Though beginning the school year with remote learning is the teachers union’s chief goal, union president Jesse Sharkey said at a Monday morning press conference at the union’s Near West Side headquarters that there is significant overlap among these issues.

“As we stand here today, we’re well aware that $600 supplemental unemployment insurance just expired. We’re well aware that the moratorium on evictions has just expired. We’re well aware that many working class communities in this city are suffering and have real need,” he said. “And that is why this demonstration is not just about ‘Don’t open schools right now; start with remote learning.’ We do demand that, but we also demand assistance for the struggling communities in this city.”

This morning’s press release continued, “The mayor must step up her efforts to make sure that all of our residents and neighborhoods—particularly Black and Brown communities which have born the brunt of illness and death from the COVID-19 pandemic—are protected from the inequity that this virus has intensified. She must make her campaign commitment to equity a reality this summer by providing working families a guaranteed basic income, and every Chicagoan access to health care, living wages and affordable housing as we manage this pandemic.”

SPRING 2020 REMOTE LEARNING

CPS’ early desire to resume in-person learning has perhaps been informed by the marked racial disparities in the spring’s remote learning session.

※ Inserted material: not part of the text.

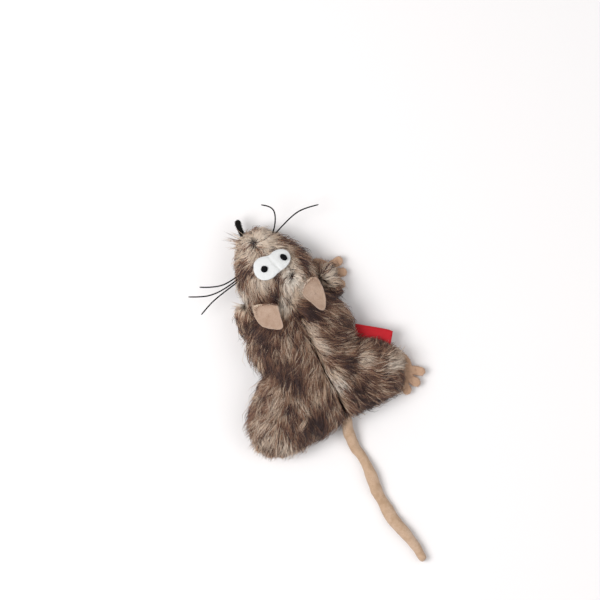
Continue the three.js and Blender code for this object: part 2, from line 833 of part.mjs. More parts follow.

As the Sun-Times summarized, “Vulnerable populations, such as kids who are homeless and black and Latino students whose families have been disproportionately hurt by the coronavirus pandemic, are logging on at lower rates. Tens of thousands of students aren’t being reached by their schools at all despite computer and internet access having largely been achieved.”

These disparities existed not only in general remote learning engagement, but also in grading: Black and Latino students were more likely than their White counterparts to earn Passes and Incompletes instead of letter grades.

In an attempt to bridge the digital divide, CPS in the spring distributed around 100,000 electronic devices, which resulted in about 93% of students having digital access, according to the district. CPS plans to continue this program into the fall, with a renewed emphasis on providing students with access to broadband.

Despite these efforts, however, approximately “58,000 kids, about a quarter of all students, didn’t log onto a Google digital learning site — the platform used in the vast majority of CPS schools — at all the week of May 11,” after CPS had begun electronic distribution, according to the Sun-Times.

CTU Vice President Stacy Davis Gates, along with Chicago aldermen, walks to City Hall on Aug. 3 to deliver protesters’ demands to Mayor Lightfoot.
Correction: An earlier version of this story, published on Aug. 5, described the CTU protest as having occurred “yesterday.” It actually occurred on Aug. 3.